2. CHP, cinsel özgürlüğü mü savunacak yoksa Deniz Baykal örneğinde olduğu gibi cinselliği konuşmamak gerektiğini mi? Cinsellik CHP programının neresinde duracak?
 
3. CHP, kadın hareketi ile nasıl ilişkilenecek? Sadece Atatürkçü kadınlar mı CHP’yi temsil edecek? Yoksa işsiz, işçi, öğrenci, lezbiyen, türbanlı, kürt, genç ve yaşlı kadınlar bunun dışında mı kalacak? CHP Cumhuriyet kadınını mı yoksa özgürleşmek isteyen kadını mı baş tacı edecek? Eve kapatılan, şiddete uğrayan, çalışan kadın mı mecliste söz söyleyecek yoksa orta ve üst sınıf cumhuriyet kadını mı söz söyleyecek? Kadın hakları ve temsilcileri CHP’deki erkek egemen siyasetin neresinde olacak? Kadınlar erkekler kadar siyaset yapma imkanı bulabilecek mi?
 
4. Zorunlu askerliğe devam mı son mu? Kemal Kılıçdaroğlu zorunlu askerlik ve militarizm ekonomisi hakkında ne düşünüyor? Zorunlu askerliğin kaldırıldığı, silah ekonomisinin azaltıldığı bir Türkiye CHP’nin programında olacak mı? Yoksa Kürt illerinde savaşa devam mı?
 
5. Zengin ile fakir arasındaki uçurumun arttığı ülkemizde ister çalışsın ister çalışmasın herkese ‘asgari gelir’ verecek misiniz? Yoksa siz de liberal ekonomiyi sonuna kadar savunacak mısınız?

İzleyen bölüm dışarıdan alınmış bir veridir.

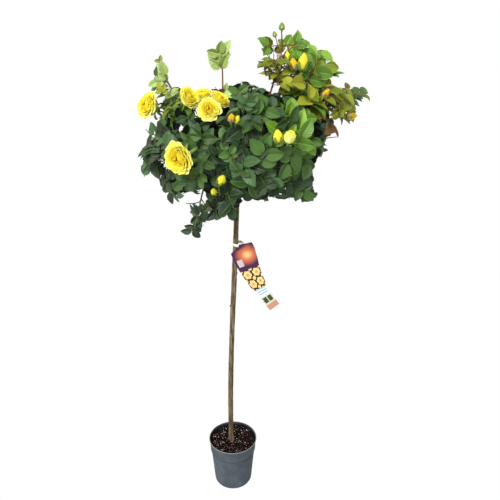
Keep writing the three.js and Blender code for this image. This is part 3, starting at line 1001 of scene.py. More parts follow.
def settle(
    piece: Piece, finishes: Sequence[Finish], stands_for: Sequence[str] = ()
) -> Piece:
    """Gives a piece its materials, and its place on the frame.

    Args:
        piece: The piece.
        finishes: The finish of each of its material slots.
        stands_for: The nodes that it replaces.

    Returns:
        The piece.
    """
    kept = np.zeros(len(piece.data.polygons), np.int32)
    piece.data.polygons.foreach_get("material_index", kept)
    piece.data.materials.clear()
    for finish in finishes:
        piece.data.materials.append(finish.material())
    piece.data.polygons.foreach_set("material_index", kept)
    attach(piece, BODY)
    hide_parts(*stands_for)
    log.info("%s: %d faces", piece.name, len(piece.data.polygons))
    return piece


# Growth


class Line:
    """A line through space, sampled at even steps."""

    def __init__(self, points: Array) -> None:
        """Measures the line.

        Args:
            points: Its points.
        """
        self.points = points
        self.marks = np.concatenate([[0.0], np.cumsum(np.linalg.norm(np.diff(points, axis=0), axis=1))])
        self.length = float(self.marks[-1])

    @classmethod
    def curve(cls, *controls: Array, steps: int = 12) -> Line:
        """A Bezier curve through its first and last control point.

        Args:
            controls: All its control points.
            steps: How many steps it has.

        Returns:
            The curve.
        """
        shares = np.linspace(0, 1, steps + 1)[:, None]
        points = [np.broadcast_to(control, (steps + 1, 3)) for control in controls]
        while len(points) > 1:
            points = [a + (b - a) * shares for a, b in zip(points, points[1:])]
        return cls(points[0])

    def at(self, share: float | Array) -> Array:
        """The point at a share of its length."""
        mark = np.asarray(share) * self.length
        return np.stack([np.interp(mark, self.marks, self.points[:, axis]) for axis in range(3)], axis=-1)

    def along(self, share: float) -> Array:
        """The direction at a share of its length."""
        low = min(0.96, max(0.0, share - 0.02))
        return unit(self.at(low + 0.04) - self.at(low))

    def part(self, first: float, last: float, steps: int) -> Line:
        """The stretch between two shares of its length."""
        return Line(self.at(np.linspace(first, last, steps + 1)))

    def dots(self, apart: float) -> Array:
        """Points along it, a given distance apart."""
        return self.at(np.linspace(0, 1, max(2, math.ceil(self.length / apart))))


@dataclass(frozen=True)
class Cane:
    """One mass of leaves.

    Its leading shoot ends at the tip, and its leaves stand as far beyond that shoot's ends as beyond says.
    Shoots is the number of its side shoots, and spread their length. Above the crest it is a slim shoot.
    The twigs are the tips of further twigs, which shape the crown's outline. Leaf is the size of its leaves,
    with 1 for the usual one, and red says that its stems are reddish.
    """

    name: str
    tip: Point
    beyond: float
    shoots: int
    spread: float
    tones: tuple[Tone, ...]
    crest: float = 2.0
    twigs: tuple[Point, ...] = ()
    leaf: float = 1.0
    red: bool = False

    @property
    def slim(self) -> bool:
        """Whether its top is a slim shoot."""
        return self.crest < self.tip[2]


# The tones that a mass draws from, with the last for a slim shoot.
SHADE = (Tone.DEEP, Tone.DEEP, Tone.DEEP, Tone.MID)
# The low and hanging masses draw darker leaves: painted shade.
LOW = (Tone.DARK, Tone.DEEP, Tone.DARK)
FRONT = (Tone.DEEP, Tone.DEEP, Tone.MID)
LIGHT = (Tone.FRESH, Tone.MID, Tone.FRESH, Tone.MID, Tone.MID)
TOP = (Tone.OLIVE, Tone.OLIVE, Tone.OLIVE, Tone.FRESH)
TIP = (
    Tone.OLIVE, Tone.FRESH, Tone.OLIVE, Tone.FRESH, Tone.OLIVE,
    Tone.MID, Tone.OLIVE, Tone.MID, Tone.RUSSET,
)
YOUNG = (Tone.MID, Tone.FRESH, Tone.PALE)
SPRIG = (Tone.MID, Tone.FRESH, Tone.OLIVE, Tone.PALE)
FLANK = (Tone.MID, Tone.DEEP, Tone.DEEP)

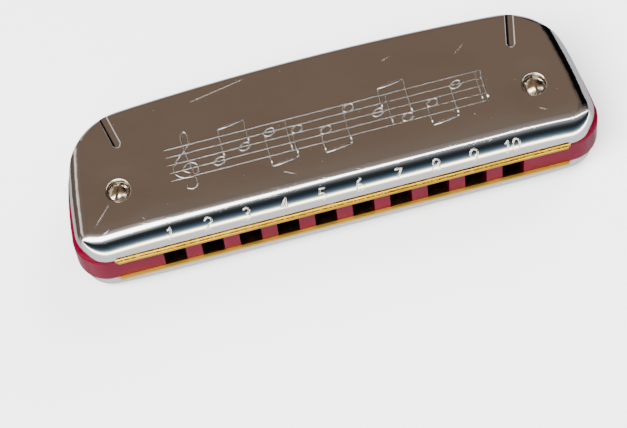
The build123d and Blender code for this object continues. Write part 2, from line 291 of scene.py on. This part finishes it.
# ------------------------------------------------------------------ brass
PLATE_BRASS, PLATE_TARNISH = (0.80, 0.45, 0.020), (0.28, 0.13, 0.008)
REED_BRASS, REED_TARNISH = (0.90, 0.60, 0.20), (0.62, 0.36, 0.10)
CHAMBER_SHADE_BRASS = (0.40, 0.26, 0.11)           # painted shade inside the chambers, darker than the lit brass
LIP_PAINTED_LIGHT = (1.0, 0.64, 0.085)               # painted highlight on the lower plate's lip
# colour of the painted shade line just behind a plate's front edge
SHADE_LINE_DARK = (0.050, 0.028, 0.008)
SAW_SLANT = -18                              # degrees
SAW_MIDDLE, SAW_END = 14.0, 34.0             # distance from the middle where the saw marks grow, in mm
SHADE_LINE_BEHIND = 0.28                          # from the plate's front to the painted shade line, in mm
SHADE_LINE_WANDER, SHADE_LINE_OUTER, SHADE_LINE_INNER = 0.10, 0.14, 0.08     # that line's wandering and half widths, in mm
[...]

6. Genç nüfusu ile övünülen ülkemizde yaşlı sayısının her geçen gün arttığı ve yaşlıların da bir çoğunun yalnız yaşamak durumunda kaldığı ve kalacağı göz önünde bulundurulacak olursa yaşlılar konusunda CHP’nin bir programı olacak mı?

Bu sorular çerçevesinde solda değişimden yana bir havanın estirildiği bu günlerde CHP’nin içi boş siyasetinin değişeceği konusunda pek umut beslemesem de şimdiden karar vermek daha erken diye düşünüyorum. Yine de kendi açımdan benim altı okum açık ve net. Bu anlamda benim yaydan çıkmış altı soruma Kemal Kılıçdaroğlu bir yanıt verebilirse ne ala vermese de canı sağ olsun biz kaldığımız yerden queer siyasetimizi yapmaya devam ederiz. Yeni bir CHP mi yoksa yeni bir sol düşünce mi buna kara vermek gerekiyor.